Directed by William K. Howard / 1936

Happily, The Princess Comes Across more than makes up for Love Before Breakfast‘s failings. This movie has a lot of plot. Lombard plays the Swedish Princess Olga, in a performance that channels both Greta Garbo and Bela Lugosi in equal measure. Olga is sailing to America where she has gotten a lucrative Hollywood contract. Joining her on her voyage is King Mantell, a world-renowned concertina player played by Fred MacMurray. There’s some initial friction between the two of them, but things smooth out quickly enough and they begin to enjoy each other’s company.

Complications ensue (you knew they would) when a blackmailer approaches both of them separately, threatening to reveal unsavory aspects of their pasts.
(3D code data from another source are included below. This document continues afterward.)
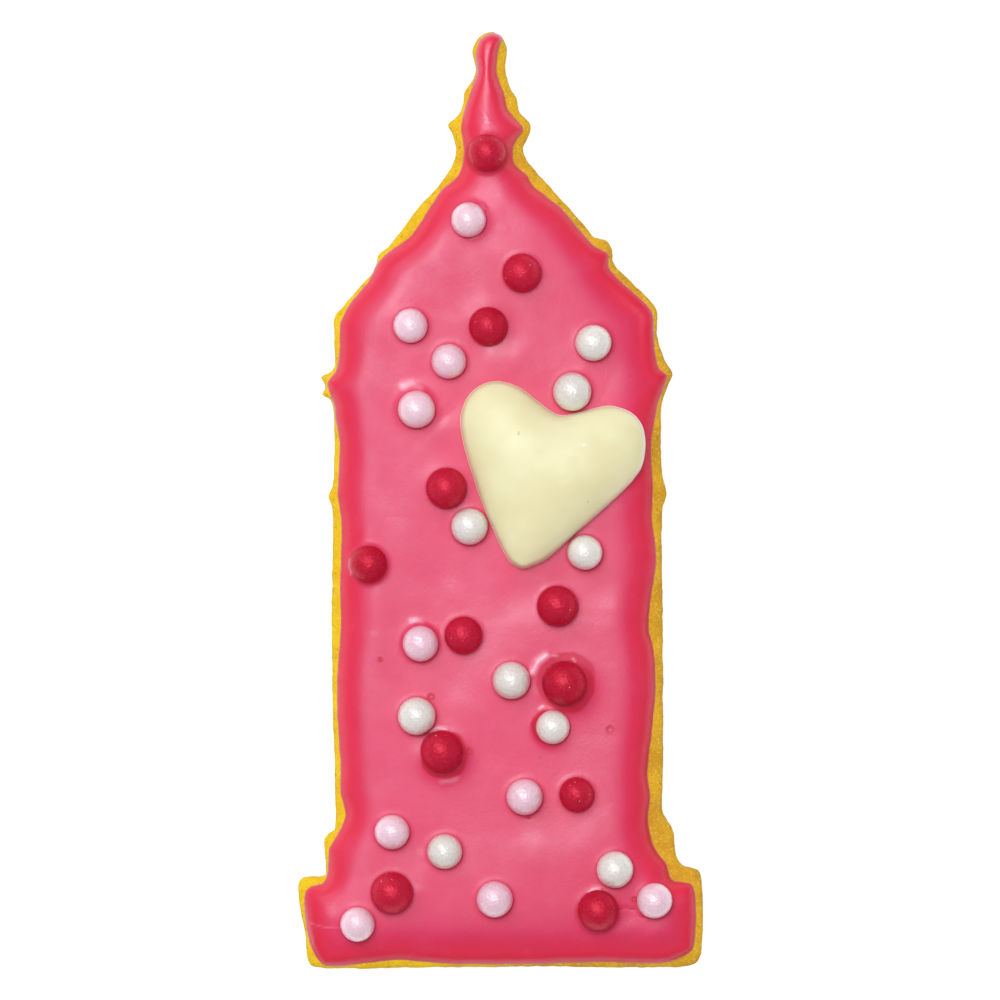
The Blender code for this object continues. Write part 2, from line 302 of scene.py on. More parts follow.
class Pearl:
    """Place and size of one CAD pearl."""

    def __init__(self, node):
        low, high = node_box(node)
        self.node = node
        self.centre = (low + high) / 2
        self.radius = (high[2] - low[2]) / 2
        self.seed = sum(map(ord, node))


def pearls_of(colour):
    names = sorted(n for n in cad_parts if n.startswith(f"pearl_{colour}_"))
    return [Pearl(name) for name in names]


PEARLS = {colour: pearls_of(colour) for colour in ("red", "pink", "white")}
ALL_PEARLS = [pearl for pearls in PEARLS.values() for pearl in pearls]
PEARL_DETAIL = 5
SHELL_WOBBLE = 0.022
SHELL_BUMPS = 0.007


def unit_ball():
    """Points and faces of a finely divided ball of radius 1."""
    bm = bmesh.new()
    bmesh.ops.create_icosphere(bm, subdivisions=PEARL_DETAIL, radius=1.0)
    points = np.array([vert.co for vert in bm.verts])
    faces = np.array([[vert.index for vert in face.verts] for face in bm.faces])
    bm.free()
    return points, faces


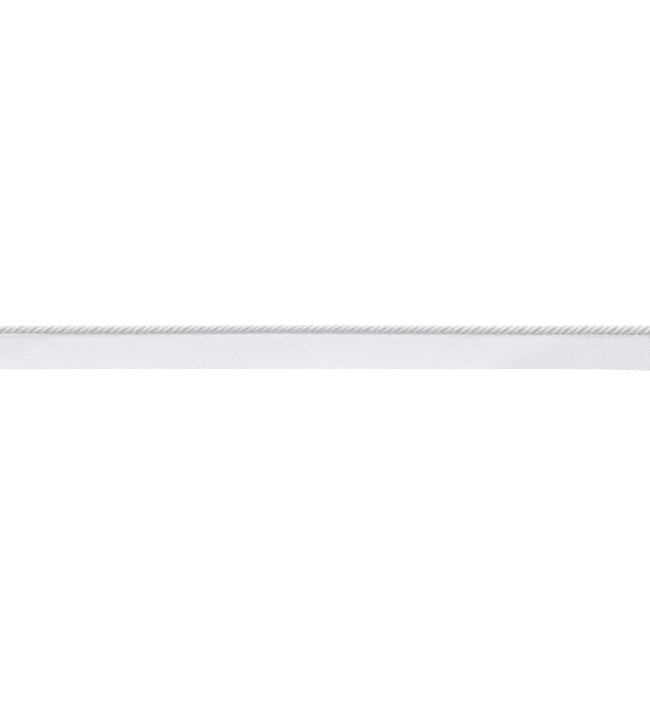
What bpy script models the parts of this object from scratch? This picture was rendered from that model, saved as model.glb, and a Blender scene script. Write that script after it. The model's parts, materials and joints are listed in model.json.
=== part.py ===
"""Lip cord: a straight cut length of upholstery trimming, lying face up.

A twisted cord is sewn along one edge of a woven twill tape. The tape, called the lip or
flange, is what goes into a seam. The length runs along X, the cord lies at +Y and the
lip's free edge at -Y. Z is up, and the tape rests on Z = 0.
"""

from collections import namedtuple
from math import cos, pi, radians, sin, sqrt

import bmesh
import bpy

MM = 0.001

# The trimming as a whole
LENGTH = 250 * MM
OVERALL_HEIGHT = 16.25 * MM  # from the cord's outer side to the lip's free edge
SEWN_GAP = 0.3 * MM  # between the tape and the cord that is sewn to it

# The cord: four strands laid together as two pairs, in the S direction
CORD_DIAMETER = 3.5 * MM
LAY = 11.1 * MM  # the length in which a strand goes once round
STRAND_THICKNESS = 1.4 * MM  # measured outwards from the cord's middle
STRAND_BREADTH = 1.72 * MM  # measured round the cord
PAIRS = 2
HALF_PAIR_ANGLE = radians(40)  # a strand's middle from the middle of its pair
SHOULDER_ANGLE = radians(22)
RINGS_PER_TURN = 12

# The lip: one width of twill tape. From its free edge it has a loose side that may lift,
# a flat band that a seam takes, and a strip under the cord, drawn up by the sewing.
TAPE_THICKNESS = 1.0 * MM
LOOSE_WIDTH = 8.6 * MM
SEAM_BAND_WIDTH = 3.2 * MM
SEWN_WIDTH = 3.4 * MM
SEWN_EDGE_RISE = 0.1 * MM
LOOSE_ROWS = 6
FOLD_SLANT = 1.5  # how far along the length a fold runs for each step across the tape
TAPE_STEPS_ALONG = 50

# The tape strays further out than the cord does, so both are set this much towards +Y
# to keep the middle of the overall size at Y = 0.
STRAY_BALANCE = 0.17 * MM
CORD_MIDDLE_Y = (OVERALL_HEIGHT - CORD_DIAMETER) / 2 + STRAY_BALANCE
FREE_EDGE_Y = -OVERALL_HEIGHT / 2 + STRAY_BALANCE

# How the length lies, in millimetres: the place along it, how far the cord and the tape
# stray sideways there, how thick the cord is beside its usual size, and how high the
# lip's free edge lifts off the surface.
Lie = namedtuple("Lie", "along cord_stray tape_stray cord_size edge_lift")
LIES = (
    Lie(-125, 0.11, -0.05, 1.00, 0.20),
    Lie(-116, 0.10, -0.04, 1.01, 0.50),
    Lie(-73, 0.04, 0.12, 1.03, 0.55),
    Lie(-37, 0.42, 0.10, 0.88, 0.42),
    Lie(0, 0.48, 0.17, 0.86, 0.60),
    Lie(37, 0.24, -0.02, 0.94, 0.50),
    Lie(59, -0.03, -0.02, 1.03, 0.55),
    Lie(75, -0.11, 0.08, 1.10, 0.00),
    Lie(98, -0.06, -0.04, 1.12, 0.08),
    Lie(125, -0.28, -0.60, 1.18, 0.00),
)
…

King served a stretch in prison when he was younger, a fact he owns up to, since he’s served his time. Olga, on the other hand, has a much more juicy secret. She’s not a princess, but a Brooklyn born actress who came up with the phony princess ploy to advance her career. The blackmailer is going to expose her unless she can pay up.

To make matters even worse (I said there was a lot of plot, didn’t I?) an escaped murderer has gotten onboard, and there’s a collection of international detectives on their way to a conference. When the blackmailer’s dead body turns up in Olga’s stateroom, she has to turn to King to help her out, lest the detectives start looking at her (non-existent) past too closely.

Once again, Lombard and MacMurray turn out to be a great pairing as each gives as good as they get. MacMurray, more a straight man here than in Hands Across the Table, even gets to show off his skill as a song-and-dance-and-concertina-man to a greater extent than before. While not a lost masterpiece, The Princess Comes Across is a fun mess of a movie, throwing everything at the wall, hoping something will stick. Thanks to the chemistry of the stars, quite a lot of it does.

Allan Arkush and Daniel Kremer provide the commentary track for this movie as well.